Gather all lines in the records below that include the word "from".

--- Input records ---
/---
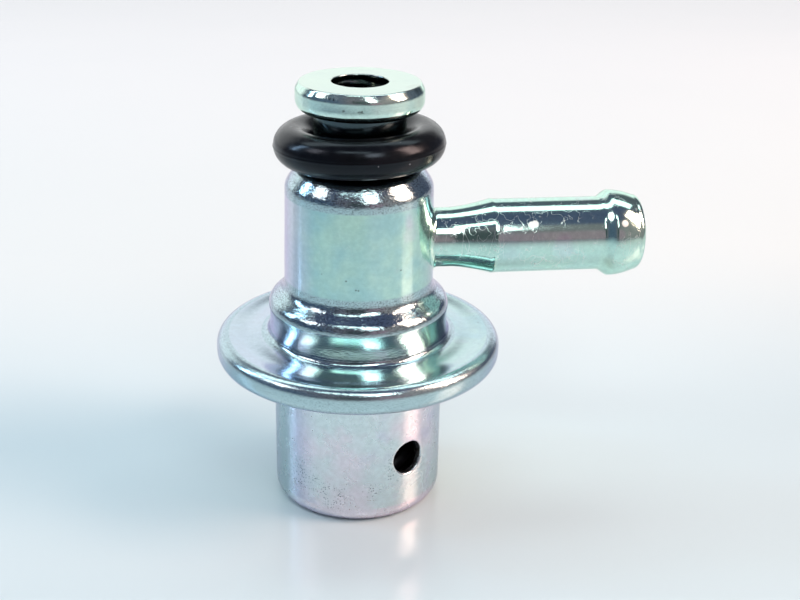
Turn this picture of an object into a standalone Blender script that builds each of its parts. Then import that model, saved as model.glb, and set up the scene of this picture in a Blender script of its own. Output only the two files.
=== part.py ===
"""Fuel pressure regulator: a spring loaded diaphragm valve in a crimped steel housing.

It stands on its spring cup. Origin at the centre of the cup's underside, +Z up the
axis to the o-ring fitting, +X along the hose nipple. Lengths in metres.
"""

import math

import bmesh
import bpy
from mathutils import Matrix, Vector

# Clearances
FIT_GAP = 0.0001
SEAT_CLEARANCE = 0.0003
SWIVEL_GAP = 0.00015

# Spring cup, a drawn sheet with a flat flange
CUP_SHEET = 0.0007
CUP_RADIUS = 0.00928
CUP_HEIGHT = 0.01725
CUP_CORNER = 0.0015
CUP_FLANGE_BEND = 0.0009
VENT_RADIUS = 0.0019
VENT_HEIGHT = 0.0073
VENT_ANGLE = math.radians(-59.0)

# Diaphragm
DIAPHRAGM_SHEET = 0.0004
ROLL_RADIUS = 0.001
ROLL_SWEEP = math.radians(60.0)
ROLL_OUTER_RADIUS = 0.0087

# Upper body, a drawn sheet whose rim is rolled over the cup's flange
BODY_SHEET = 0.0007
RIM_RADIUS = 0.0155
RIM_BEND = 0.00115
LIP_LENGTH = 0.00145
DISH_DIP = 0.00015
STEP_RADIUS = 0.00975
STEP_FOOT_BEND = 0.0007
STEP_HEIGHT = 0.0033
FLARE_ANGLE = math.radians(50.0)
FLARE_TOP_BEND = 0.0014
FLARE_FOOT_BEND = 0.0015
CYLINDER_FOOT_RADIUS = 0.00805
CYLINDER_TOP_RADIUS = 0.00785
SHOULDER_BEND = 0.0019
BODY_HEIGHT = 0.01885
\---
/---
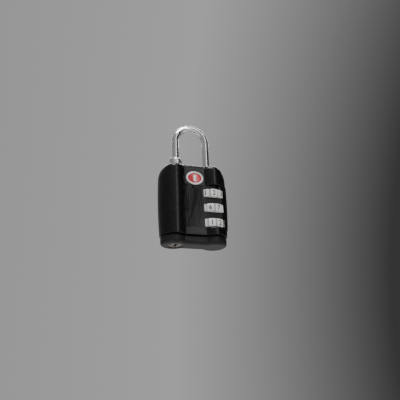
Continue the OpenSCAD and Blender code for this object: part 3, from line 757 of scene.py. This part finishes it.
\---
--- Reply to the exercise ---
from mathutils import Matrix, Vector
Continue the OpenSCAD and Blender code for this object: part 3, from line 757 of scene.py. This part finishes it.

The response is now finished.